Net Force HQ Quantico, Virginia
Thorn pushed back from his desk and stood. One of the crew had just called from the hospital—no change in Gridley’s condition.
He shook his head. Terrible thing, a man being shot like that.
So far, the state police hadn’t come up with the man who had done it, and apparently the witnesses weren’t much help. The shooter might never be found. Meanwhile, Net Force’s best computer jock was in a coma, and nobody knew when—or even if—he was coming out of it. Lord.
Other than that, things were pretty quiet.
Thorn decided to take a walk around the building. He still wasn’t quite used to this all being his domain.
He wandered down the hall, nodding at passersby.
After a while, he found himself outside Colonel Kent’s office. He stepped inside, nodded at the receptionist, and through the open door saw that the colonel was hanging a
katana
on the wall behind his desk. At least that was what it looked like to Thorn—he was no expert when it came to the Japanese samurai blades, but it seemed to be the right shape and length. Might be a
daito
, which was a little longer, but it was one or the other.
The blade was mounted in a plain wooden sheath, painted in black lacquer. Kent set the curved sword edge-up onto the two hooks he had affixed to the wall behind his desk, then stepped back to look at it.
“Interesting,” Thorn said. “You study the sword, Colonel?”
Kent turned. “Commander. Not really. My grandfather was a Marine. He brought it back from the campaign against the Japanese in the Pacific. Took it from the dead hand of an officer who held out alone against the American forces for twelve days on one of those nasty tropical islands. The soldier kept moving from cave to cave, hiding in the trees. When he ran out of ammunition for his sidearm at the end, he made a final charge against two squads with nothing left but this sword. Straight into a wall of rifle and submachine-gun fire, and he kept going after he should have been knocked down. My grandfather had no love for the Japanese—his brother went down on a ship sunk at Pearl Harbor—but he respected bravery in an enemy.”
Thorn nodded.
“When he was getting on in years, my grandfather—his name was Jonathan—took it upon himself to do a little research on the sword. The Japanese had buyers traveling around the U.S., going to gun shows, putting ads in magazines and whatnot, trying to buy back a lot of the things G.I.s had brought home from the war, so he figured he might have something valuable.”
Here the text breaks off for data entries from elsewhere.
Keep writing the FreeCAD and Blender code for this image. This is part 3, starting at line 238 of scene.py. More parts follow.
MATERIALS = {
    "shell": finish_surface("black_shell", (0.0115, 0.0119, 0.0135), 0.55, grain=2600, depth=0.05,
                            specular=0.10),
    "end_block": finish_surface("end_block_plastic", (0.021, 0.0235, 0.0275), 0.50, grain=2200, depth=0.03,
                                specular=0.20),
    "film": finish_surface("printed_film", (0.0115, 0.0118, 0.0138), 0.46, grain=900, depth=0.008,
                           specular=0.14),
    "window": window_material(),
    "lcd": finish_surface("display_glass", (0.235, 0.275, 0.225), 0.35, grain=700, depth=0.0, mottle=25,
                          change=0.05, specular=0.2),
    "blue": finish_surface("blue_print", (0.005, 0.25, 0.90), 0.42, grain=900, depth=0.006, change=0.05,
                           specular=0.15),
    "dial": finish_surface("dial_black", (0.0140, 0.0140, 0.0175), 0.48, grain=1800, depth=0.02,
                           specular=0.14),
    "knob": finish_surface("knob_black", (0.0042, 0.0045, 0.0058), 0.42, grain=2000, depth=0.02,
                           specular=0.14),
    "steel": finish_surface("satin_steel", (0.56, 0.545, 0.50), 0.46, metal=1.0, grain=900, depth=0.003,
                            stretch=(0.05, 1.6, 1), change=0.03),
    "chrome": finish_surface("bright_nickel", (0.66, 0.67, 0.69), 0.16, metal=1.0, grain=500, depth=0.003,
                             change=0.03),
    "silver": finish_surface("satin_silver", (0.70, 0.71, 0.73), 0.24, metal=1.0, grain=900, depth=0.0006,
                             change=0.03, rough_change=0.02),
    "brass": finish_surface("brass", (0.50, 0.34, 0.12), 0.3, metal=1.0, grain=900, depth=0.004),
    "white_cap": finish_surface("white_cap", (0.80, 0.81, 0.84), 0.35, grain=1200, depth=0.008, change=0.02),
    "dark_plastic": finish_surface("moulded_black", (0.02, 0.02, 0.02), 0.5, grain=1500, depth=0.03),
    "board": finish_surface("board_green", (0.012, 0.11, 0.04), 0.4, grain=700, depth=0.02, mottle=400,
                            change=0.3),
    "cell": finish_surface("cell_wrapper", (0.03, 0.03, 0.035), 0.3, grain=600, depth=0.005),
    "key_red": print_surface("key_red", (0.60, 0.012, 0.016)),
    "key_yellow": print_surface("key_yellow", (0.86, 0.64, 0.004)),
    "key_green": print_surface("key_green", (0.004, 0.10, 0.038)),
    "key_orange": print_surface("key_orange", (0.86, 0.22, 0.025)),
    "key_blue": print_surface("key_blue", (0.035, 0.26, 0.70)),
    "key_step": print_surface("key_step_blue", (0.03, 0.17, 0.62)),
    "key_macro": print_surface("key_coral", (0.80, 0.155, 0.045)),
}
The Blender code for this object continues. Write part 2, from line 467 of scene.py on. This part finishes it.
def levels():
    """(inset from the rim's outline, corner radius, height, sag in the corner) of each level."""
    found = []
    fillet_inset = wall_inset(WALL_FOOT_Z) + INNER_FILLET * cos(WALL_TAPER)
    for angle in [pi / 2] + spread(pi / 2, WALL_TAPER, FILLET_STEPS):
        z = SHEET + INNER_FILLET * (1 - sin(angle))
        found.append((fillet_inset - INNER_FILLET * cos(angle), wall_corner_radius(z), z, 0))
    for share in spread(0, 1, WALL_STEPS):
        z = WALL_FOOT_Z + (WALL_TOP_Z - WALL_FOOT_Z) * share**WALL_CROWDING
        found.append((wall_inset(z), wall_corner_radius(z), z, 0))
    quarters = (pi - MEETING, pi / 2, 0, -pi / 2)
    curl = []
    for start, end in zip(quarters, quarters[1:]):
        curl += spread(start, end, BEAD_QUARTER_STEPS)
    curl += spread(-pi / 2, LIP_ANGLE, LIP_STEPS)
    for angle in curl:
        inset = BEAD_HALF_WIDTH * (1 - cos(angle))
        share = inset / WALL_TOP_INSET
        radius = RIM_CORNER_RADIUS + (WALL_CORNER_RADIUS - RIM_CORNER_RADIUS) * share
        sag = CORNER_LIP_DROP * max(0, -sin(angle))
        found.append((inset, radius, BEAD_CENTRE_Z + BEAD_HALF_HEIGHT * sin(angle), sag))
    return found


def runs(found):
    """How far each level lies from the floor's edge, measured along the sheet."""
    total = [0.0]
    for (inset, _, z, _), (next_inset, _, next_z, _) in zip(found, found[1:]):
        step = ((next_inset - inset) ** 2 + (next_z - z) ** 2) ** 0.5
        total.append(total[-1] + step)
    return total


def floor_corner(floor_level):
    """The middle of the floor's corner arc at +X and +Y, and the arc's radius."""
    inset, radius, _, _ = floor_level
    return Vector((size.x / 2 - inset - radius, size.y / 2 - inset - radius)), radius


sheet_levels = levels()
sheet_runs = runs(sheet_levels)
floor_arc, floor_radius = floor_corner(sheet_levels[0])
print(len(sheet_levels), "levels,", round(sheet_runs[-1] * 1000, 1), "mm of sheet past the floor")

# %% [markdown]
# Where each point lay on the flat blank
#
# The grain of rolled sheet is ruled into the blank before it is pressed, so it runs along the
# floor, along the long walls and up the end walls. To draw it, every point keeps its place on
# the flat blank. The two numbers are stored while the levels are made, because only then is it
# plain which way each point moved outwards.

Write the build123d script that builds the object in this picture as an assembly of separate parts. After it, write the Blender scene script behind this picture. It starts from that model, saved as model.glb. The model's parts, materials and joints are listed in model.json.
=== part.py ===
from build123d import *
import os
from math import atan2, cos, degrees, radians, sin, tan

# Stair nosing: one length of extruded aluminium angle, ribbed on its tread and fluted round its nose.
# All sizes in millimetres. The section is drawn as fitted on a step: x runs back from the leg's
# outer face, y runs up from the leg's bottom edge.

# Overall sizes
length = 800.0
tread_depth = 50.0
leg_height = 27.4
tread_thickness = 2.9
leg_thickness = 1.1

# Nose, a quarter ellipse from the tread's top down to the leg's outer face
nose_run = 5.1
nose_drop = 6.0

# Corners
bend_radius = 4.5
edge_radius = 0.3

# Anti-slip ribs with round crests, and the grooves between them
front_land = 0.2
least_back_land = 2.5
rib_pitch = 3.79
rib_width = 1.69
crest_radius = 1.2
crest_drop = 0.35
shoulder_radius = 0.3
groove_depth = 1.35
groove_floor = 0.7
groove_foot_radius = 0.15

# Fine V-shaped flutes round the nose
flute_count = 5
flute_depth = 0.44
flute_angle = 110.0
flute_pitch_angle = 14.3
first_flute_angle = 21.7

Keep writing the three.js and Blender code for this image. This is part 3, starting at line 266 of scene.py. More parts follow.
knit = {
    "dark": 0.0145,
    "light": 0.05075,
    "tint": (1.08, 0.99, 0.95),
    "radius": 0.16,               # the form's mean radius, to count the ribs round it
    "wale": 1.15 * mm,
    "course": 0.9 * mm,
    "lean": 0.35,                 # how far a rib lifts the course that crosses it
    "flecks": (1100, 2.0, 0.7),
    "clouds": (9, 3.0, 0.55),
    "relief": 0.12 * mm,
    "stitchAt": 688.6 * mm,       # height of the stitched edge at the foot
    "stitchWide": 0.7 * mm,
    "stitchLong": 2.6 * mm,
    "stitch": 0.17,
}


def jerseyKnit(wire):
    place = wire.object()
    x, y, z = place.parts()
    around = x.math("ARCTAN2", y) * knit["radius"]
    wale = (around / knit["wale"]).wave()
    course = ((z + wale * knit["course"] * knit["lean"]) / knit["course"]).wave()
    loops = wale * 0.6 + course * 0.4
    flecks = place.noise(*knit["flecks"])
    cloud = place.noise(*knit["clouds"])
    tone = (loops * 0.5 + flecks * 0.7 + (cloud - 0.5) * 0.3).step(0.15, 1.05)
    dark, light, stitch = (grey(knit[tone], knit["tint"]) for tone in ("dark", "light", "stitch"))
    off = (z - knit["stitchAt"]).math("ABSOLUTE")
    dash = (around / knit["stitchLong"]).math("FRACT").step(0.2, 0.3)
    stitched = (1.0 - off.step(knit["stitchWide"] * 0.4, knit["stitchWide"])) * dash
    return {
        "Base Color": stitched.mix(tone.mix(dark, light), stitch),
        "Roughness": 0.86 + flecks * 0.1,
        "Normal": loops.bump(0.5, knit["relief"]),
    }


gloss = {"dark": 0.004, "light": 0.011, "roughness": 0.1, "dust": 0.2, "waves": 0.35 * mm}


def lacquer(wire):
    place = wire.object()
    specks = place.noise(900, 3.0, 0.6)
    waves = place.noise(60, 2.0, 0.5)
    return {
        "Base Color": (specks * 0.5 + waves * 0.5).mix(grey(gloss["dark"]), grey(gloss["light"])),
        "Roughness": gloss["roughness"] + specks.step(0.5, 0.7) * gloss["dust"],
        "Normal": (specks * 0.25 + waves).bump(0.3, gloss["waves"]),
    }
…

Kent reached up and retrieved the sword, then tendered it to Thorn.
“Take a look.”
There was an etiquette for this, the proper way to accept and remove a Japanese sword for viewing, but Thorn had only the vaguest notion of how it worked. He gave the colonel a short, military nod, took the weapon, and slid the blade a few inches from the sheath.
The steel gleamed like a mirror, and there was a faint but distinct swirly temper line along the edge. Thorn knew that the smith put clay along the edge during the tempering process so that it would be harder than the body of the blade, which needed to be more flexible. When the blade was polished, the harder portion became whiter than the rest of the metal, which was usually folded and hammered flat many times, making a high quality, fine-grained “watered” or Damascus steel. The Turks had a similar process for swords, as had the Spanish, and even the Norse.